Cleveland Cavaliers rookie Anthony Bennett will miss the next three weeks because of a patella strain to his left knee, according to The News-Herald's Bob Finnan. The injury news is another hit to the topsy-turvy season for 2013's first overall pick.

http://espn.go.com/nba/story/_/id/10584327/anthony-bennett-cleveland-cavaliers-3-weeks


----------



## Bogg (May 4, 2009)

What a miserable rookie year.


----------



## Basel (Mar 31, 2005)

Had he been starting to play a little better?


----------



## Bogg (May 4, 2009)

Basel said:


> Had he been starting to play a little better?


I mean......it's all relative, but yes.


----------



## RollWithEm (Jul 16, 2002)

Basel said:


> Had he been starting to play a little better?


Over their last 10 games, he has been shooting 45% from the field, 25% from 3, and 73% from the stripe. All of those are improvements. Somehow, though, his rebounding dipped all the way down to 2.5 per game (or about one board every six minutes).


----------



## PauloCatarino (May 31, 2003)

Is it safe to say that Benett's rookie year was the worst from a #1 draft pick since Andy Tonkovich's 1948-1949 season?


----------



## GNG (Aug 17, 2002)

He can't play. If he could play, we would have seen a flash by the end of November.

Won't ever matter in the league.


----------



## Bogg (May 4, 2009)

PauloCatarino said:


> Is it safe to say that Benett's rookie year was the worst from a #1 draft pick since Andy Tonkovich's 1948-1949 season?

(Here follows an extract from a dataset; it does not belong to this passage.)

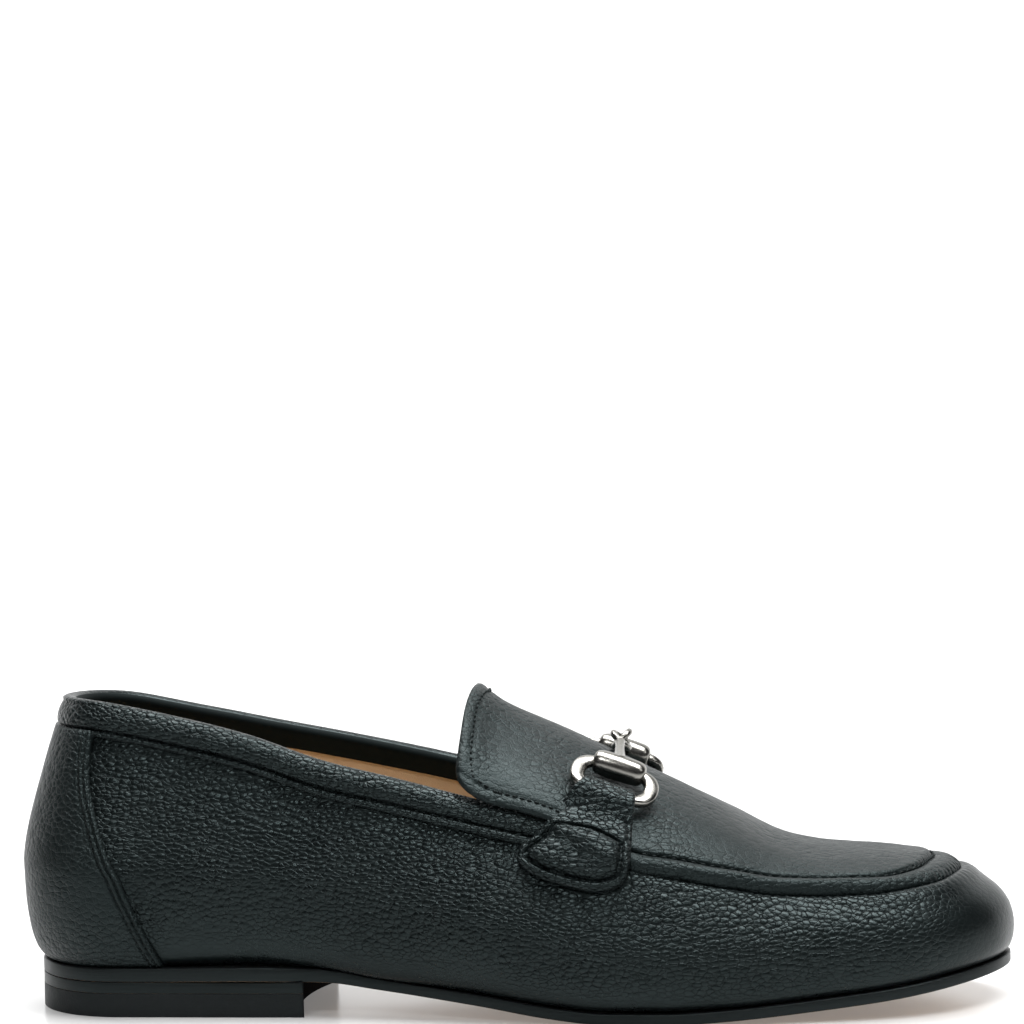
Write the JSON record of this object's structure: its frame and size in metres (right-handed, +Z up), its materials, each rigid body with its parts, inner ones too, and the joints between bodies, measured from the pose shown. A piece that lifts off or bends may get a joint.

Can we count Blake Griffin breaking his kneecap in the preseason and missing the whole year?


----------



## RollWithEm (Jul 16, 2002)

Bogg said:


> Can we count Blake Griffin breaking his kneecap in the preseason and missing the whole year?


Len Bias?


----------



## Bogg (May 4, 2009)

RollWithEm said:


> Len Bias?


Picked second overall.


----------



## RollWithEm (Jul 16, 2002)

Bogg said:


> Picked second overall.


Good point. I missed the part about it being only #1 overalls being discussed.


----------



## Adam (Jan 28, 2003)

There goes the Eastern Conference Finals.


----------



## PauloCatarino (May 31, 2003)

Bogg said:


> Can we count Blake Griffin breaking his kneecap in the preseason and missing the whole year?


No.


----------



## Bogg (May 4, 2009)

PauloCatarino said:


> No.


I'm doing it anyways:

Blake Griffin officially had the least-productive first season of any #1 overall pick post-merger.


----------